───── DATASET RECORDS

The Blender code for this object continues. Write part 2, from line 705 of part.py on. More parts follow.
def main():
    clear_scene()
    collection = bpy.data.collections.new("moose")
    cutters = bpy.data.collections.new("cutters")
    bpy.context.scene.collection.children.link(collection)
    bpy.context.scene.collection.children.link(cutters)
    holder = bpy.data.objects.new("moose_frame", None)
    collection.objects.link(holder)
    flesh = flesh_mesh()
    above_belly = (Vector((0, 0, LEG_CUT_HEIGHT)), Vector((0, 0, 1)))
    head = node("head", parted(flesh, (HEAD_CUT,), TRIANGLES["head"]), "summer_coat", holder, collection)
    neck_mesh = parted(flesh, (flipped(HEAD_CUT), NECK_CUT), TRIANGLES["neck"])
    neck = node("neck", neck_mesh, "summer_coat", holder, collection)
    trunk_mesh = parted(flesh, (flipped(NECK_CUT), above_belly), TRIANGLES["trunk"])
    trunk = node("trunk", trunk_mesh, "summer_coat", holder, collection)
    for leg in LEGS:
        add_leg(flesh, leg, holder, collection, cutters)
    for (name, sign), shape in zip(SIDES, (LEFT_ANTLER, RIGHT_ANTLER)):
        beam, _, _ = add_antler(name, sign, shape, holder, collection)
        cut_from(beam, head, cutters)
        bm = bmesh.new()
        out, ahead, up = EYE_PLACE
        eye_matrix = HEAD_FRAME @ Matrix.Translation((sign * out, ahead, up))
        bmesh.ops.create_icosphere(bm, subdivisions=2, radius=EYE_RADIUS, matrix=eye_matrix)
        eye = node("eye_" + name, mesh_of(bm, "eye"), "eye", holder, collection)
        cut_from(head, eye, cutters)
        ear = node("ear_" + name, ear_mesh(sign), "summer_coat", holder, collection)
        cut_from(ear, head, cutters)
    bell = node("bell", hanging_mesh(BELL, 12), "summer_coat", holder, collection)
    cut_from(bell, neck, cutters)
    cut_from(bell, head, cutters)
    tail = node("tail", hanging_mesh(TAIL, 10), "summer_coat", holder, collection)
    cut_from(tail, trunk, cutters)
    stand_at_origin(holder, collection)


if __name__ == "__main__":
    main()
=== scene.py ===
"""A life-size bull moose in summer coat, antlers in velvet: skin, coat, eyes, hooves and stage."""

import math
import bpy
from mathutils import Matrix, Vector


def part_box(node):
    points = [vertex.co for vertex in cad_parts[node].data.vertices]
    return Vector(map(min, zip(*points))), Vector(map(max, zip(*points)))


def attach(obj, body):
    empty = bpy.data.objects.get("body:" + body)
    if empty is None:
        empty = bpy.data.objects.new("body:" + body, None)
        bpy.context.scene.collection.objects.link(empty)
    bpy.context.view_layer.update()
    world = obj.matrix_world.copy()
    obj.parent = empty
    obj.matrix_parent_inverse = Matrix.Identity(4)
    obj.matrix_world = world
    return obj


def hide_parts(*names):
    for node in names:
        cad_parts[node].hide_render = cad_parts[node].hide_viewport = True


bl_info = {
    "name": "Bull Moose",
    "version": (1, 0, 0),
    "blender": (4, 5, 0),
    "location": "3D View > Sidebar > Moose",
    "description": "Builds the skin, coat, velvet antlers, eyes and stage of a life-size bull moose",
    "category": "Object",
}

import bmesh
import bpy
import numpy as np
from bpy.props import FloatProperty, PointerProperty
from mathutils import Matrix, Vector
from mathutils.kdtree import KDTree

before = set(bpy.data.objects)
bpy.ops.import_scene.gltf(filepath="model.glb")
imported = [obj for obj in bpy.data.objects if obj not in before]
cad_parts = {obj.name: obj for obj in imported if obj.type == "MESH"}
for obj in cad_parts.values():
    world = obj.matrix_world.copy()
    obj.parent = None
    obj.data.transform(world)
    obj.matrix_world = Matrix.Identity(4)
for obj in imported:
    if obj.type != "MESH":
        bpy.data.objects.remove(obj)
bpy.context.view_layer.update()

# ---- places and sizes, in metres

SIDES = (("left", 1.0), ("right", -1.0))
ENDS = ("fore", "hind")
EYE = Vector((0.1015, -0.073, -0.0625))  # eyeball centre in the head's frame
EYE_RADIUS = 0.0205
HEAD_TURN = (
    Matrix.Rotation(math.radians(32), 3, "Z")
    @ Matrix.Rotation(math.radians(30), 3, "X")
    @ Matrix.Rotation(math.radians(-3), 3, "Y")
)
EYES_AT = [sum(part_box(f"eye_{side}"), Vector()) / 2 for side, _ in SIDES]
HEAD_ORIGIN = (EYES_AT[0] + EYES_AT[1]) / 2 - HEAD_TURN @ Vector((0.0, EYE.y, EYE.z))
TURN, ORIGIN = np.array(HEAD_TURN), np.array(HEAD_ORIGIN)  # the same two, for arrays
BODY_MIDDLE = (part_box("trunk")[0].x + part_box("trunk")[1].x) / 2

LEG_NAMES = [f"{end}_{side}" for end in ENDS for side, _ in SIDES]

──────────
───── DATASET RECORDS

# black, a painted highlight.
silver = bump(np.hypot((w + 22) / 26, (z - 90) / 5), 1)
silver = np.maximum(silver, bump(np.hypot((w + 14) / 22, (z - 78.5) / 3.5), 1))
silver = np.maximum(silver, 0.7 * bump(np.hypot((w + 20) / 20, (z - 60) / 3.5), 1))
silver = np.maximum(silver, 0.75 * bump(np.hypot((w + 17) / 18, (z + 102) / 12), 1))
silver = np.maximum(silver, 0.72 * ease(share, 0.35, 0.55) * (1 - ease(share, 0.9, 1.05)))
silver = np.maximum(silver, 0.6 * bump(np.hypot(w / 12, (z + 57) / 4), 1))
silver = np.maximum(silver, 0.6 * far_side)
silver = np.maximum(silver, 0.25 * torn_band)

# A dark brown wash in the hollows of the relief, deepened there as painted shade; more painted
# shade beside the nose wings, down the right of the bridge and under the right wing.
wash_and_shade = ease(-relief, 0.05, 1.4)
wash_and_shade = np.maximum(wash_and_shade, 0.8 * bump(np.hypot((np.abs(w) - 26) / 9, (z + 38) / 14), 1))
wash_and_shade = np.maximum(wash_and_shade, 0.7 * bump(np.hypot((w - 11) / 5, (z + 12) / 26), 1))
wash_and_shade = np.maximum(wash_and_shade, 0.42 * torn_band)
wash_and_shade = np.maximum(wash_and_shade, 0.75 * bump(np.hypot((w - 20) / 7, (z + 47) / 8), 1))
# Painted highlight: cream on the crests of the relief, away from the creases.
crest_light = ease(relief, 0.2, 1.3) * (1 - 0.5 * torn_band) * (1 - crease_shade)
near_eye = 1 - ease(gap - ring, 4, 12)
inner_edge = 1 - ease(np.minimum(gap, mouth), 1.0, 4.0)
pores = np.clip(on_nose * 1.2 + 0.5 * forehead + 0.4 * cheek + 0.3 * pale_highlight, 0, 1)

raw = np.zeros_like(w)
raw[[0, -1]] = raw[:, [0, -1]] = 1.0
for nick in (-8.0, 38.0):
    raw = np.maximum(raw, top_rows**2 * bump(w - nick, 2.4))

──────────
───── DATASET RECORDS

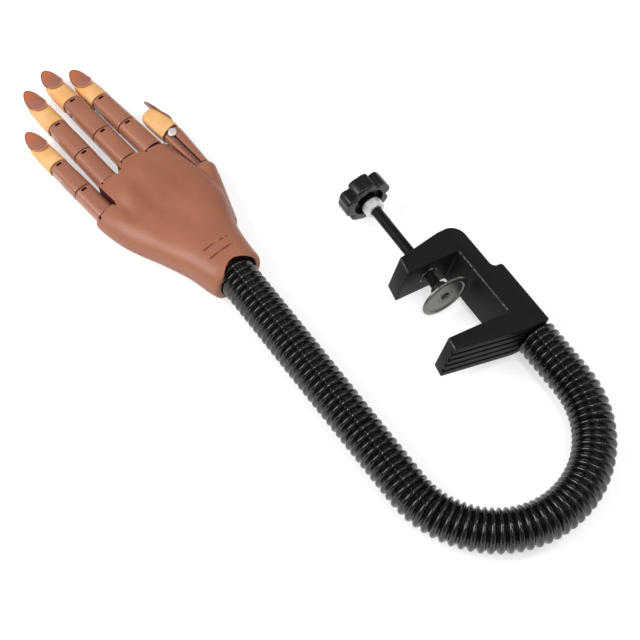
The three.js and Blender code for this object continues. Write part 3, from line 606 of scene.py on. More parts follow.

──────────

_TASK TO CARRY OUT:_ Pick each line holding the word "points" out of the listing.

_TASK ANSWER:_
    points = [vertex.co for vertex in cad_parts[node].data.vertices]
    return Vector(map(min, zip(*points))), Vector(map(max, zip(*points)))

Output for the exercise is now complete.